Published: 6/30/2016 10:30:56 PM
The state Senate Thursday unanimously voted to back an amendment to its energy bill that would bar the Department of Public Utilities from requiring utility ratepayers to foot the bill for building new gas pipelines.
Sen. Patricia Jehlen, D- Somerville, filed the amendment. It doesn’t block new pipelines from being built, but ratepayers won’t be on the hook to pay for them. Until April, a massive pipeline project proposed by Texas energy giant Kinder Morgan Inc. was expected to pass through the northern part of the state, including a handful of Franklin County towns.
The project was met with a groundswell of opposition along its proposed route and was eventually canceled after natural gas markets took a turn for the worst.
Proponents of natural gas expansion have said the regional suffers from a lack of infrastructure to transport cheap natural gas from Pennsylvania’s Marcellus shale fields, but opponents say there are other ways to accomplish that and the state should be moving toward renewable energy sources anyway.

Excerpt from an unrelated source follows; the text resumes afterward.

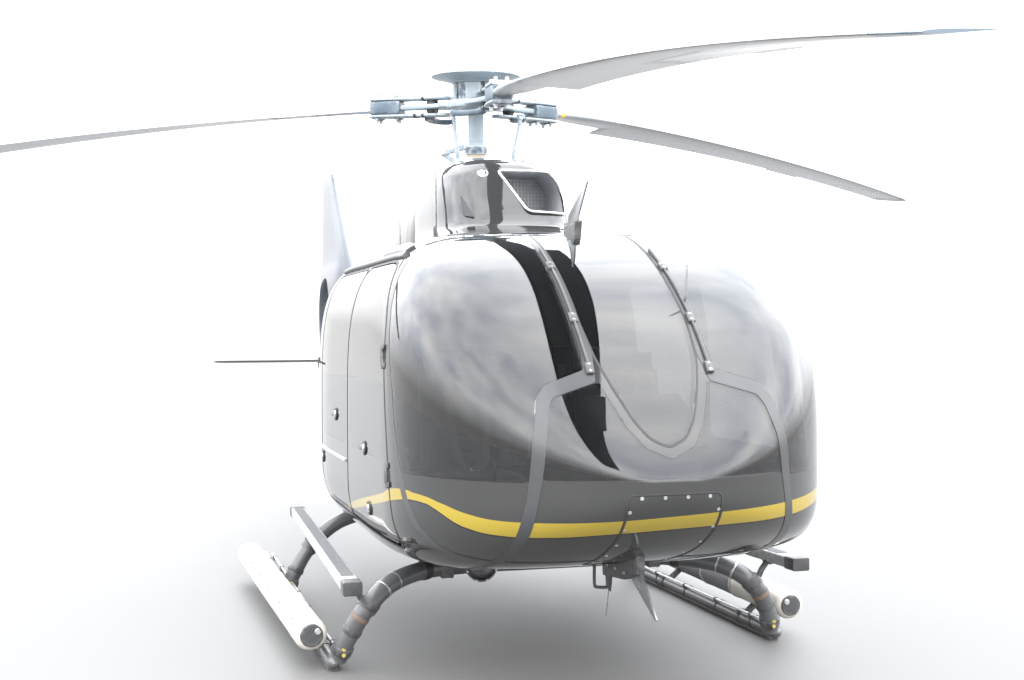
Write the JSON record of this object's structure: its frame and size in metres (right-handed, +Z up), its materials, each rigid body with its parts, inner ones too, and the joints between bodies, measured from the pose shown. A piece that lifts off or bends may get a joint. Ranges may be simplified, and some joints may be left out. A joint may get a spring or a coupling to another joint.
{
  "type": "light helicopter",
  "caption": "Light helicopter with a wide glazed cabin, hinged doors, drooping rotor blades, a shrouded tail fan, skids and stowed float packs.",
  "frame": {"origin": "middle of the footprint box, on the ground under the skids", "axes": "+Z up, nose towards -Y, the crew's left (port) side towards +X"},
  "size_m": [9.4006, 12.4394, 3.395],
  "materials": {
    "black_paint": "high gloss black paint",
    "grey_paint": "gloss grey paint",
    "tinted_acrylic": "clear, lightly tinted acrylic",
    "satin_black": "satin black paint",
    "seat_leather": "dark grey leather",
    "dark_metal": "dull dark steel",
    "cover_cloth": "coated cream and grey cloth",
    "blue_grey_metal": "blue-grey primer on aluminium",
    "blade_grey": "satin light grey paint on composite"
  },
  "bodies": {
    "airframe": {"cabin_frame": "black_paint", "nose_hatch": "black_paint", "rear_door_port": "black_paint", "rear_door_starboard": "black_paint", "rear_fuselage": "black_paint", "mast_fairing": "black_paint", "engine_cowl": "black_paint", "tail_boom": "black_paint", "fin_and_shroud": "grey_paint", "stabiliser": "grey_paint", "fan_support": "grey_paint", "windshield_centre": "tinted_acrylic", "lower_pane": "tinted_acrylic", "windshield_port": "tinted_acrylic", "windshield_starboard": "tinted_acrylic", "rear_door_pane_port": "tinted_acrylic", "rear_door_pane_starboard": "tinted_acrylic", "cabin_floor": "satin_black", "instrument_console": "satin_black", "front_cross_tube": "satin_black", "rear_cross_tube": "satin_black", "skid_port": "satin_black", "skid_starboard": "satin_black", "boarding_step_port": "satin_black", "boarding_step_starboard": "satin_black", "landing_light": "satin_black", "front_seat_port": "seat_leather", "front_seat_starboard": "seat_leather", "rear_bench": "seat_leather", "engine": "dark_metal", "exhaust_pipe": "dark_metal", "upper_cable_cutter": "dark_metal", "lower_cable_cutter": "dark_metal", "float_pack_port": "cover_cloth", "float_pack_starboard": "cover_cloth", "mast_base": "blue_grey_metal"},
    "main_rotor": {"rotor_mast": "blue_grey_metal", "hub_star": "blue_grey_metal", "hub_dish": "blue_grey_metal", "rotating_swashplate": "blue_grey_metal", "blade_sleeve_front": "blue_grey_metal", "blade_sleeve_port": "blue_grey_metal", "blade_sleeve_starboard": "blue_grey_metal", "rotor_blade_front": "blade_grey", "rotor_blade_port": "blade_grey", "rotor_blade_starboard": "blade_grey"},
    "tail_fan": {"fan_rotor": "dark_metal"},
    "front_door_port": {"front_door_port": "black_paint", "front_door_pane_port": "tinted_acrylic"},
    "front_door_starboard": {"front_door_starboard": "black_paint", "front_door_pane_starboard": "tinted_acrylic"},
    "bay_door_port": {"bay_door_port": "black_paint"},
    "bay_door_starboard": {"bay_door_starboard": "black_paint"}
  },
  "joints": [
    {"name": "main_rotor_spin", "type": "hinge", "parent": "airframe", "child": "main_rotor", "pos_m": [0.02403, -0.9003, 3.312], "axis": [-0.0086, -0.0407, 0.9991], "continuous": true},
    {"name": "tail_fan_spin", "type": "hinge", "parent": "airframe", "child": "tail_fan", "pos_m": [0.02403, 5.1947, 1.742], "axis": [1, 0, 0], "continuous": true},
    {"name": "front_door_port_hinge", "type": "hinge", "parent": "airframe", "child": "front_door_port", "pos_m": [1.06603, -3.2533, 1.29], "axis": [0, 0.1961, 0.9806], "range_deg": [-75, 0]},
    {"name": "front_door_starboard_hinge", "type": "hinge", "parent": "airframe", "child": "front_door_starboard", "pos_m": [-1.01797, -3.2533, 1.29], "axis": [0, 0.1961, 0.9806], "range_deg": [0, 75]},
    {"name": "bay_door_port_hinge", "type": "hinge", "parent": "airframe", "child": "bay_door_port", "pos_m": [0.98906, -0.51882, 1.483], "axis": [-0.1843, 0.9829, 0], "range_deg": [-90, 0]},
    {"name": "bay_door_starboard_hinge", "type": "hinge", "parent": "airframe", "child": "bay_door_starboard", "pos_m": [-0.94099, -0.51882, 1.483], "axis": [0.1843, 0.9829, 0], "range_deg": [0, 90]}
  ]
}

In April, a bipartisan group of at least 91 House members signed onto a letter objecting to the inclusion of any provision in the House version of the energy bill that would require electric ratepayers to pay for natural gas pipeline construction, according to the State House News Service.
The Senate’s energy bill seeks to limit the state’s dependence on natural gas by requiring utilities to enter into long-term contracts for 2,000 megawatts of offshore wind by 2030 and roughly 1,500 megawatts of clean energy generation from other renewable sources by the end of 2018.
Material from the State House News Service was used in this report.